Although Howe studies the evolution of various types of bacteria, algae, and plants, he realized that the computer programs he uses to construct bacterial family trees might be perfect for tracing the origin of old texts. The errors made by scribes copying texts by hand, Howe reasoned, would be analogous to mutations that accumulate as species evolve.

A friend put Howe in touch with Peter Robinson at De Montfort University in Leicester. Robinson, a manuscript scholar, was trying to determine which of the surviving complete fifteenth-century versions of Geoffrey Chaucer's Canterbury Tales are closest to what Chaucer originally wrote. He also wondered if Chaucer left a finished version before he died in 1400. In general, the greater the variation from text to text, the more frequently they have been copied.

Scholars had attempted, with little success, to answer such questions without the help of computers. Howe expected that the program he used for DNA analysis would be much more accurate than the unassisted eyes of scholars. So he and Robinson decided to feed the program 850 lines taken from the Canterbury Tales' ribald "Wife of Bath's Prologue."
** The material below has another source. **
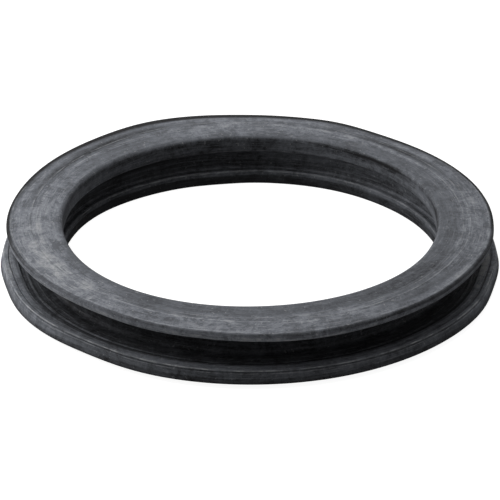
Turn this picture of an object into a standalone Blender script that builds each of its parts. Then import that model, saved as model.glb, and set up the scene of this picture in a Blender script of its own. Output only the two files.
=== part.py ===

Of the 58 extant complete manuscripts of the prologue, 11 turned out to have the fewest variations, a sign that they had been copied fewer times than the other manuscripts had. But even these 11, says Robinson, contain significant differences, which leads him to believe that Chaucer's original text was probably not a finished product but a working draft, complete with deletions, word changes, and alternate passages. The 11 copies in Howe and Robinson's study probably each incorporate different versions of that rough draft.

"In the ëWife of Bath's Prologue' there are some 26 lines, from five different passages, that occur in some manuscripts but not others," says Robinson. "That suggests that Chaucer wrote these originally, and then he changed his mind and decided that he would delete them."